Reconstructing the Audit Field: Bourdieu’s Lens on Structural Dynamics and Dysfunctional Auditor Behaviour
DOI:
https://doi.org/10.24843/JIAB.2025.v20.i01.p03Keywords:
audit, independence, bourdieuAbstract
Audited financial statements are critical to all entities, offering an independent and objective evaluation of organizational performance and financial integrity. In Indonesia, however, the rising demand for audit services has brought audit quality into question. This study explores dysfunctional audit behaviour as a socially embedded practice, applying a dualism framework that synthesizes both subjective and objective dimensions of social reality.
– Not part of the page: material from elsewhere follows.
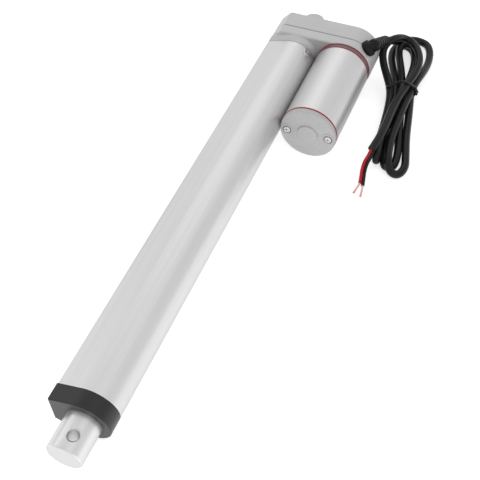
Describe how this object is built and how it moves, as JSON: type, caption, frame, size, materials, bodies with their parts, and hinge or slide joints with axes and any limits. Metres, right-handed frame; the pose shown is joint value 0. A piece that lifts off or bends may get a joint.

Adopting a qualitative approach, the analysis draws on Bourdieu’s theoretical perspective, wherein the social world is shaped by the dialectical relationship between individual agency and structural constraints. The findings indicate that dysfunctional behaviour among public accountants is rooted in the asymmetrical structure of the audit field, wherein auditors’ subjective autonomy and professional independence are frequently at odds with the objective pressures exerted by the field. This misalignment fosters a transition from a logic grounded in cultural capital—such as expertise and ethical commitment—towards a logic dominated by economic capital, thereby eroding professional integrity. The study argues for structural recalibration within the audit field, advocating for state-led interventions informed by Bourdieu’s notion of ontological complicity, to reconcile auditors’ subjective positioning with the objective demands of the field.